Dutch club Feyenoord was kicked out of the UEFA Cup last month after its fans smashed windows in the French city of Nancy. The game was halted for 20 minutes when police fired tear gas into the fighting Feyenoord fans.

Before Paris Saint-Germain's UEFA Cup game against Israel club Hapoel Tel Aviv in November, local fans were attacking a visiting supporter and PSG supporter Julien Quemener was shot dead by a plain clothes police officer.

While Brazilians insist on calling soccer "the beautiful game", in Argentina barely a week goes by without soccer violence somewhere.

Two weeks ago at the opening of Argentina's first-division Clausura tournament, rival hooligan groups backing River Plate fought with each other at the Monumental Stadium complex.

Four people were wounded and Argentina's government said the team could not use the famed stadium, site of Argentina's '78 World Cup victory, for five of River Plate's home games.
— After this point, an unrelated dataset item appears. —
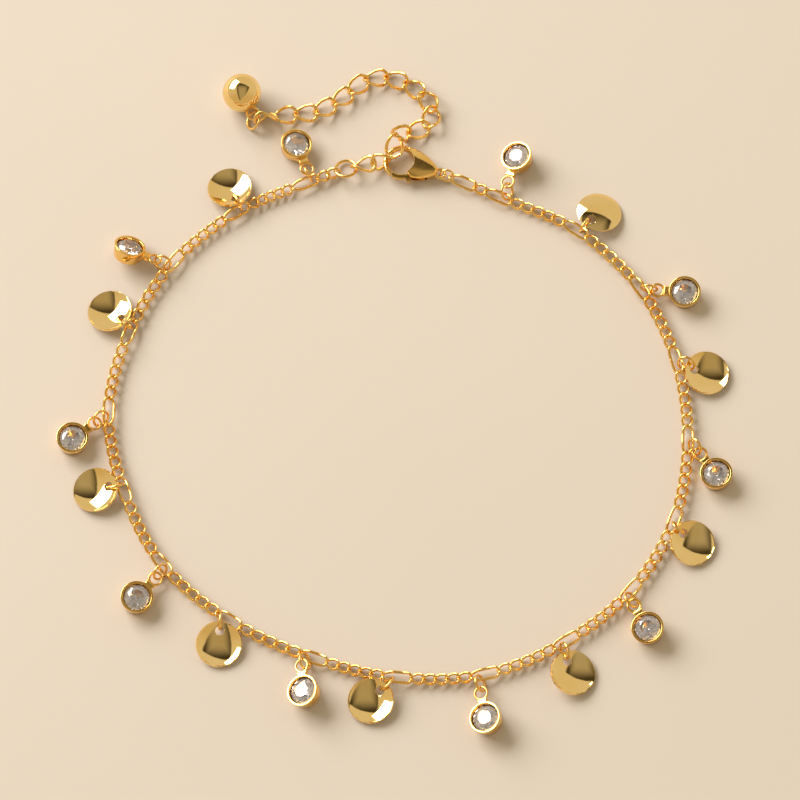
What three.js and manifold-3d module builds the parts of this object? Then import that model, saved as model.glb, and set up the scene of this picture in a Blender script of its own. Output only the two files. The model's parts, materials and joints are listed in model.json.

On the same day as the River Plate fighting, a 15-year-old boy died and 12 others were injured in the western Argentina city of Mendoza during fan fighting at another game.

Games in Chile, Paraguay, Peru and Colombia also are tarnished by repeated violence

"We are worried about these incidents in Latin America," said Nicolas Leoz, president of the South American soccer federation (CONMEBOL). "This violence has nothing whatsoever to do with genuine soccer."

UEFA's new president, Michel Platini, said the action taken against Feyenoord shows that the governing bodies are taking a strong line against soccer violence.

Not strong enough, it seems.

The deaths in Paris and Sicily suggest that officials at FIFA, UEFA and CONMEBOL and other soccer's authorities may have to take stronger steps to convince the fans that violence and racism should have no part in soccer.

Until then, let's hope that Argentina's River Plate never organizes a European tour of Paris, Sicily, Leipzig and Belgrade.